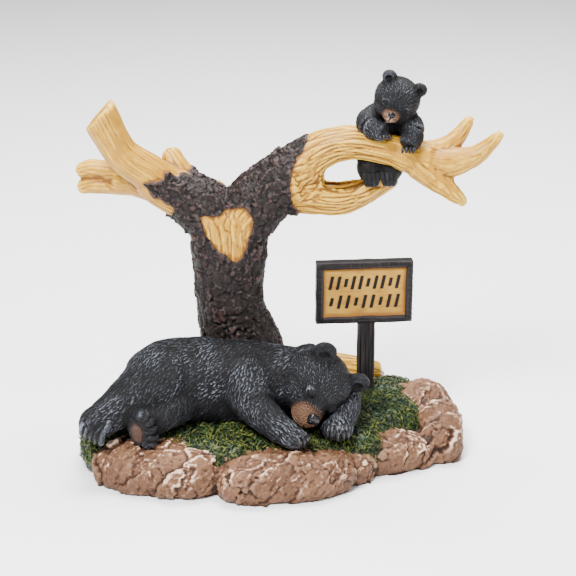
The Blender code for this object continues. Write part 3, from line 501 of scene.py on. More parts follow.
def limb_places(limbs, points):
    """For each limb: how many radii away each point is, and its place round and along it."""
    found = []
    for stations in limbs.values():
        curve = smooth_stations(stations, 8)
        centres, radii = curve[:, :3], curve[:, 3]
        steps = np.linalg.norm(np.diff(centres, axis=0), axis=1)
        lengths = np.concatenate([[0.0], np.cumsum(steps)])
        along = np.gradient(centres, axis=0)
        along /= np.linalg.norm(along, axis=1)[:, None]
        side = np.cross(along[0], (0.0, 1.0, 0.12))
        sides = []
        for row in along:
            side = side - row * (side @ row)
            side = side / np.linalg.norm(side)
            sides.append(side)
        sides = np.array(sides)
        others = np.cross(along, sides)
        squares = (centres ** 2).sum(1)[None, :] - 2 * points @ centres.T
        best = np.argmin(squares, axis=1)
        offset = points - centres[best]
        run = (offset * along[best]).sum(1)
        local = np.column_stack([(offset * sides[best]).sum(1), (offset * others[best]).sum(1),
                                 lengths[best] + run])
        away = np.linalg.norm(offset, axis=1) / radii[best]
        found.append((away, local))
    return found


def scattered(points, pitch, sizes=None):
    """Indices of points about a pitch apart, one from each little cell."""
    order = random_draws.permutation(len(points))
    spacing = pitch if sizes is None else pitch * (np.round(sizes[order] * 4) / 4)[:, None]
    keys = np.floor(points[order] / spacing).astype(np.int64)
    label = (keys[:, 0] * 73856093) ^ (keys[:, 1] * 19349663) ^ (keys[:, 2] * 83492791)
    _, first = np.unique(label, return_index=True)
    return order[np.sort(first)]


class Locks:
    """Locks combed over a surface: how high, which tone and where within its lock each point is."""

    def __init__(self, points, normals):
        self.points = points
        self.normals = normals
        self.height = np.zeros(len(points))
        self.tone = np.zeros(len(points))
        self.strand = np.zeros((len(points), 3))
        self.tree = kdtree.KDTree(len(points))
        for index, point in enumerate(points):
            self.tree.insert(point, index)
        self.tree.balance()

    def comb(self, flow, pitch, length, width, wander=0.25, sizes=None, where=None):
        """Lay one lock at each seed, overlapping its neighbours along the flow."""
        size = np.ones(len(self.points)) if sizes is None else sizes
        seeds = scattered(self.points, pitch, sizes)
        if where is not None:
            seeds = seeds[where[seeds]]
        for seed in seeds:
            self.lay(seed, flow[seed], length * size[seed] * random_draws.uniform(0.7, 1.3),
                     width * size[seed] * random_draws.uniform(0.8, 1.25), wander)

    def lay(self, seed, flow, length, width, wander):
        """Raise one drop-shaped lock."""
        normal = self.normals[seed]
        forward = flow - normal * (flow @ normal)
        forward /= np.linalg.norm(forward) + 1e-9
        side = np.cross(normal, forward)
        turn = random_draws.normal(0.0, wander)
        forward, side = (forward * math.cos(turn) + side * math.sin(turn),
                         side * math.cos(turn) - forward * math.sin(turn))
        curl = random_draws.normal(0.0, 1.1)
        level = random_draws.uniform(0.7, 1.0)
        hits = self.tree.find_range(self.points[seed], length * 0.55 + width)
        rows = np.fromiter((hit[1] for hit in hits), dtype=np.int64, count=len(hits))
        rows = rows[self.normals[rows] @ normal > 0.25]
        offset = self.points[rows] - self.points[seed]
        t = offset @ forward / length + 0.5
        c = offset @ side * (2.0 / width) + curl * (4.0 * (t - 0.5) ** 2 - 0.3)
        taper = smooth_step(0.0, 0.28, t) * (1.0 - 0.9 * smooth_step(0.45, 1.0, t))
        inside = (t > 0.0) & (t < 1.0) & (np.abs(c) < taper)
        rows, t, c, taper = rows[inside], t[inside], c[inside], taper[inside]
        rise = np.sqrt(1.0 - (c / taper) ** 2) * (0.55 + 0.45 * t) * level * np.minimum(1.0, taper * 2.2)
        better = rise > self.height[rows]
        rows = rows[better]
        self.height[rows] = rise[better]
        self.tone[rows] = level
        self.strand[rows, 0] = c[better] * width * 0.5
        self.strand[rows, 1] = t[better] * length * 0.12
        self.strand[rows, 2] = level * 40.0


# Materials
class Finish:
    """Node material painted in layers over a ground colour."""

    def __init__(self, name, colour, roughness, specular=0.5):
        self.material = bpy.data.materials.new(name)
        self.material.use_nodes = True
        self.tree = self.material.node_tree
        self.shader = self.tree.nodes["Principled BSDF"]
        self.colour = (*colour, 1.0)
        for key, value in (("Specular IOR Level", specular), ("Roughness", roughness),
                           ("Base Color", self.colour)):
            self.shader.inputs[key].default_value = value
        self.place = self.node("ShaderNodeTexCoord").outputs["Object"]

    def node(self, kind, inputs=None, **settings):
        """Add a node, set its own properties and feed its inputs."""
        made = self.tree.nodes.new(kind)
        for key, value in settings.items():
            setattr(made, key, value)
        for key, value in (inputs or {}).items():
            self.feed(made.inputs[key], value)
        return made

    def feed(self, socket, value):
        """Link a socket, or set a plain value."""
        if isinstance(value, bpy.types.NodeSocket):
            self.tree.links.new(value, socket)
        else:
            socket.default_value = value

    def read(self, name, kind="Fac"):
        """A value or vector stored for each vertex."""
        return self.node("ShaderNodeAttribute", attribute_name=name).outputs[kind]

    def maths(self, operation, a, b):
        """One Math node."""
        return self.node("ShaderNodeMath", {0: a, 1: b}, operation=operation).outputs[0]

    def times(self, a, b):
        """One value times another."""
        return self.maths("MULTIPLY", a, b)

    def noise(self, size, detail=3.0, roughness=0.55, vector=None, stretch=None):
        """Noise with features of about the size in millimetres."""
        vector = vector or self.place
        if stretch:
            mapping = self.node("ShaderNodeMapping", {"Vector": vector, "Scale": stretch})
            vector = mapping.outputs["Vector"]
        made = self.node("ShaderNodeTexNoise", {"Vector": vector, "Scale": 1.0 / (size * MM),
                                                "Detail": detail, "Roughness": roughness})
        return made.outputs["Fac"]

    def ramp(self, value, low, high, out_low=0.0, out_high=1.0):
        """A soft ramp between two values."""
        made = self.node("ShaderNodeMapRange",
                         {"Value": value, "From Min": low, "From Max": high,
                          "To Min": out_low, "To Max": out_high},
                         interpolation_type="SMOOTHSTEP", clamp=True)
        return made.outputs["Result"]

    def layer(self, cover, colour):
        """Paint another colour over what is there."""
        above = (*colour, 1.0) if isinstance(colour, tuple) else colour
        made = self.node("ShaderNodeMix", data_type="RGBA")
        for socket, value in zip((made.inputs["Factor"], made.inputs[6], made.inputs[7]),
                                 (cover, self.colour, above)):
            self.feed(socket, value)
        self.colour = made.outputs[2]
        self.feed(self.shader.inputs["Base Color"], self.colour)

    def coat(self, value, low, high, cover, colour):
        """Paint a colour where a value runs from low, none, to high, the full cover."""
        self.layer(self.ramp(value, low, high, 0.0, cover), colour)

    def gloss(self, value, low, high, rough_low, rough_high):
        """Roughness that follows a value."""
        self.feed(self.shader.inputs["Roughness"], self.ramp(value, low, high, rough_low, rough_high))

    def bump(self, height, distance, strength=1.0):
        """Fine bumps, their height in millimetres."""
        made = self.node("ShaderNodeBump", {"Height": height, "Distance": distance * MM,
                                            "Strength": strength})
        self.feed(self.shader.inputs["Normal"], made.outputs["Normal"])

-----

▸ **Task brief**
Set down verbatim only the lines between the start of the data above and the line with "return found", both boundaries included.

▸ **The solution**
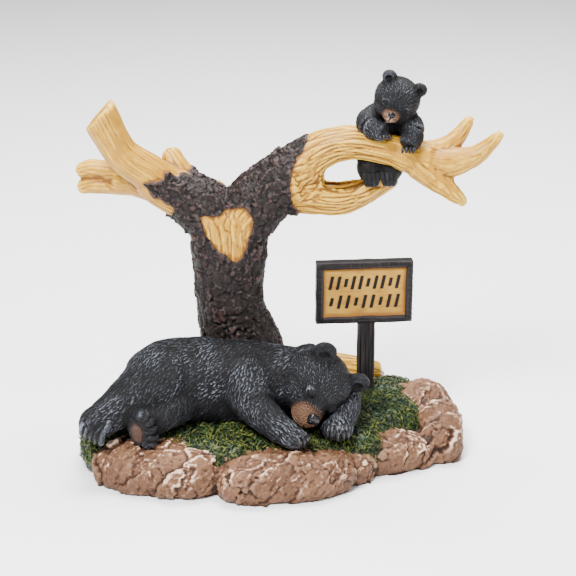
The Blender code for this object continues. Write part 3, from line 501 of scene.py on. More parts follow.
def limb_places(limbs, points):
    """For each limb: how many radii away each point is, and its place round and along it."""
    found = []
    for stations in limbs.values():
        curve = smooth_stations(stations, 8)
        centres, radii = curve[:, :3], curve[:, 3]
        steps = np.linalg.norm(np.diff(centres, axis=0), axis=1)
        lengths = np.concatenate([[0.0], np.cumsum(steps)])
        along = np.gradient(centres, axis=0)
        along /= np.linalg.norm(along, axis=1)[:, None]
        side = np.cross(along[0], (0.0, 1.0, 0.12))
        sides = []
        for row in along:
            side = side - row * (side @ row)
            side = side / np.linalg.norm(side)
            sides.append(side)
        sides = np.array(sides)
        others = np.cross(along, sides)
        squares = (centres ** 2).sum(1)[None, :] - 2 * points @ centres.T
        best = np.argmin(squares, axis=1)
        offset = points - centres[best]
        run = (offset * along[best]).sum(1)
        local = np.column_stack([(offset * sides[best]).sum(1), (offset * others[best]).sum(1),
                                 lengths[best] + run])
        away = np.linalg.norm(offset, axis=1) / radii[best]
        found.append((away, local))
    return found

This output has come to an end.